Below are records; reproduce exactly the lines from the one that has "The build123d and" through the one that has "roughness: float = 0.5", ends included, and nothing more.

[DATA EXTRACT start]

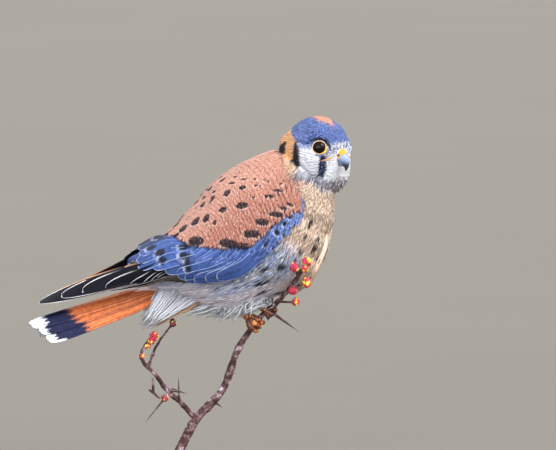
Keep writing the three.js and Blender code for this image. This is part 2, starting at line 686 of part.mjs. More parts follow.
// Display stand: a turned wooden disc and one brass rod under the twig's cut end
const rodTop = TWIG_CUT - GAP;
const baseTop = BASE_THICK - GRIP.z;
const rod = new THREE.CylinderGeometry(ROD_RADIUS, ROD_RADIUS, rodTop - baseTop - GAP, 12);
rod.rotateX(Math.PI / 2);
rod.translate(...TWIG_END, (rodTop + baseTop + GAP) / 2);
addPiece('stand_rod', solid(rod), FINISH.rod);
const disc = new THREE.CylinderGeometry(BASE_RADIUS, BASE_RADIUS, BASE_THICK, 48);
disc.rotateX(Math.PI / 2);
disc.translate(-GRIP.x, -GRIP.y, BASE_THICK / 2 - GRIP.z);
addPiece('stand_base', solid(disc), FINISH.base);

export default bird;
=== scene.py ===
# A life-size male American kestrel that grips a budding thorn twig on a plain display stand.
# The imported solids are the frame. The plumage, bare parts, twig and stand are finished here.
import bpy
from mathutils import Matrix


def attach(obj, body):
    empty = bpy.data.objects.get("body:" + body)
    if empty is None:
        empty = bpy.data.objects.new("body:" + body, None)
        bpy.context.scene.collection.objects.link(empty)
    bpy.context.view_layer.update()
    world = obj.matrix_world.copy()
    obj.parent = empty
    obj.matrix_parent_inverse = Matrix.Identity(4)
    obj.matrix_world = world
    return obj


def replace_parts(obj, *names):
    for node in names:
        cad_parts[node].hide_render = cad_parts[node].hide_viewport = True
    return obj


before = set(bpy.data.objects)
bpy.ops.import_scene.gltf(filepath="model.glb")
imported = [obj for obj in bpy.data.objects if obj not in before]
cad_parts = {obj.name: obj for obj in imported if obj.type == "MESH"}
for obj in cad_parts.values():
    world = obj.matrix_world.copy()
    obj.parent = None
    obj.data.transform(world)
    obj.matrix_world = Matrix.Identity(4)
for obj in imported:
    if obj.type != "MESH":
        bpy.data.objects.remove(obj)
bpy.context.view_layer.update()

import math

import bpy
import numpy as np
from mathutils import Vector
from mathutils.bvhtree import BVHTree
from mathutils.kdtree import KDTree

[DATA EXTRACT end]
[DATA EXTRACT start]

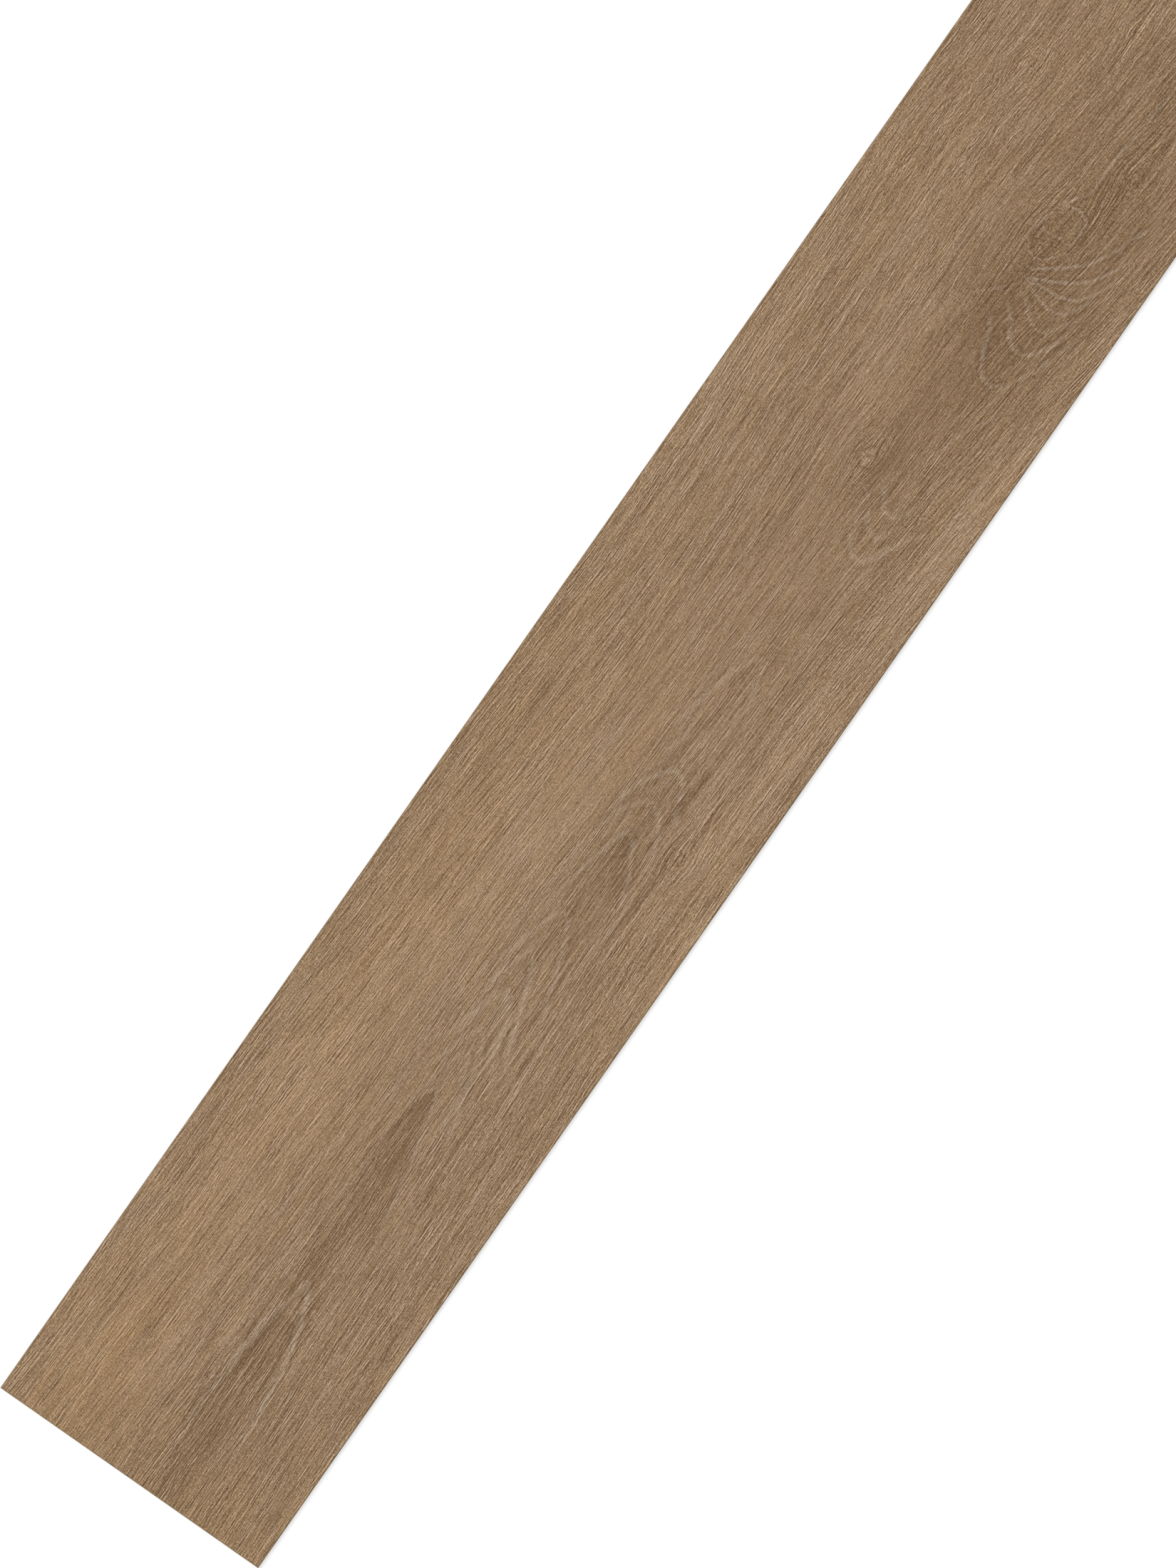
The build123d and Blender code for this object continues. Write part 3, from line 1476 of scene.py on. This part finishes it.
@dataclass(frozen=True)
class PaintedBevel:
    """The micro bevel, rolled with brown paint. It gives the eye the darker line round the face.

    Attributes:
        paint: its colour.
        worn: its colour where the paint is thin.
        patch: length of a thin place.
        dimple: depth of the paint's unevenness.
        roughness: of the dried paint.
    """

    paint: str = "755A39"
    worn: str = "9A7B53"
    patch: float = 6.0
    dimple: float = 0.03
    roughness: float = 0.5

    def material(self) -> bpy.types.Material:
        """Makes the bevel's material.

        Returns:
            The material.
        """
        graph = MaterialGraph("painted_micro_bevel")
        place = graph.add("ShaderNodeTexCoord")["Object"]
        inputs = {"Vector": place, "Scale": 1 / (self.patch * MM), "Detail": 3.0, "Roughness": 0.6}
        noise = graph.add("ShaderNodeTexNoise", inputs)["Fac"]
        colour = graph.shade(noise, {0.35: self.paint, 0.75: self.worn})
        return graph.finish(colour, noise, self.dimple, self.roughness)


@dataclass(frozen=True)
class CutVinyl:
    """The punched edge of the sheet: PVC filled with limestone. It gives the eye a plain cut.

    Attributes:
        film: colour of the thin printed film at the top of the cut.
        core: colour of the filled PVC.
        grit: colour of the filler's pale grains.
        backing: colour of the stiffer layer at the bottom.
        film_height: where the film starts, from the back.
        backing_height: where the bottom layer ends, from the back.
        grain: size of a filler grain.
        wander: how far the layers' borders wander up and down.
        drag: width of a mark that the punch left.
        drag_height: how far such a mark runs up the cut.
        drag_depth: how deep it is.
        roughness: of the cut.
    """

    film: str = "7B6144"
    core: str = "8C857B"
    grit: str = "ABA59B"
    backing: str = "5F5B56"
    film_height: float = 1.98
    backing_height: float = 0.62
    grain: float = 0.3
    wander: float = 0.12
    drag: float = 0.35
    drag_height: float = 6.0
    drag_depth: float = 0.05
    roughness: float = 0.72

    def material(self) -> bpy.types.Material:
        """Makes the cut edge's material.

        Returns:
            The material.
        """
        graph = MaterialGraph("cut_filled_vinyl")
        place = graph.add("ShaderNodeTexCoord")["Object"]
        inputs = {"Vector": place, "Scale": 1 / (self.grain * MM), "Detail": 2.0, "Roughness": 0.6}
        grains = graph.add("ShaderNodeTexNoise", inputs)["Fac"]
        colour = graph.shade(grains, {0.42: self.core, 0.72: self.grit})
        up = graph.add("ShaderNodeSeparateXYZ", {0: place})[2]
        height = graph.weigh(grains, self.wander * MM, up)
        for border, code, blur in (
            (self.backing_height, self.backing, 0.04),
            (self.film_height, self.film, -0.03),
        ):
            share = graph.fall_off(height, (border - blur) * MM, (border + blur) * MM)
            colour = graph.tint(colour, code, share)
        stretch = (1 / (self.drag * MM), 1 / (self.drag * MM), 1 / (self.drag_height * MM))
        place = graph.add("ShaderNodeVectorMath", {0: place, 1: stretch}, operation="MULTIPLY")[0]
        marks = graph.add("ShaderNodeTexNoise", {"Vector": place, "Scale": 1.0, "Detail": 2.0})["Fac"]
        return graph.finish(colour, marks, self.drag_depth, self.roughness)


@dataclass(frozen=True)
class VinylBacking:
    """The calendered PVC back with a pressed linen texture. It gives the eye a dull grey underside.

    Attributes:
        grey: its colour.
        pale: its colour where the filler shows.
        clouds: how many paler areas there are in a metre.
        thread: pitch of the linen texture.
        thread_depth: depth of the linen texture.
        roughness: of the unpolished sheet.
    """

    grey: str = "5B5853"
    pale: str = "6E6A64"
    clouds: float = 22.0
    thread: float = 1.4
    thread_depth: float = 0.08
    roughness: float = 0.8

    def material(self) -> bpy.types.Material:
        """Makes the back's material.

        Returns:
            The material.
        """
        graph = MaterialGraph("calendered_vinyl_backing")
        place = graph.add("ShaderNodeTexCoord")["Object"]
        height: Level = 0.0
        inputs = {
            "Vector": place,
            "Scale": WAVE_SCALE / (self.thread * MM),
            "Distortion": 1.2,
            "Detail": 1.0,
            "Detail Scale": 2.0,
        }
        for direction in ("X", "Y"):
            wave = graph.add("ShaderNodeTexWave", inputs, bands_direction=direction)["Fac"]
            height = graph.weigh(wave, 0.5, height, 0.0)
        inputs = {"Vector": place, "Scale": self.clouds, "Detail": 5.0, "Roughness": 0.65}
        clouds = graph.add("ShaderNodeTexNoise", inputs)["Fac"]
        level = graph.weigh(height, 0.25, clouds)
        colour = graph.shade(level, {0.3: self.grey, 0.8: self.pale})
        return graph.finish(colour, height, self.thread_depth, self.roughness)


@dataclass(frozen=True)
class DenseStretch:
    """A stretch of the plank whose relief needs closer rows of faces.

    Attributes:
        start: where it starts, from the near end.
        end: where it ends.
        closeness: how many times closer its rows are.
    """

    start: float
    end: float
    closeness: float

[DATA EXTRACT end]
[DATA EXTRACT start]

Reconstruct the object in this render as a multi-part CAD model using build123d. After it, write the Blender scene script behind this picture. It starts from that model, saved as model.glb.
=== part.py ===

[DATA EXTRACT end]

## SOLUTION TO THIS PROBLEM
The build123d and Blender code for this object continues. Write part 3, from line 1476 of scene.py on. This part finishes it.
@dataclass(frozen=True)
class PaintedBevel:
    """The micro bevel, rolled with brown paint. It gives the eye the darker line round the face.

    Attributes:
        paint: its colour.
        worn: its colour where the paint is thin.
        patch: length of a thin place.
        dimple: depth of the paint's unevenness.
        roughness: of the dried paint.
    """

    paint: str = "755A39"
    worn: str = "9A7B53"
    patch: float = 6.0
    dimple: float = 0.03
    roughness: float = 0.5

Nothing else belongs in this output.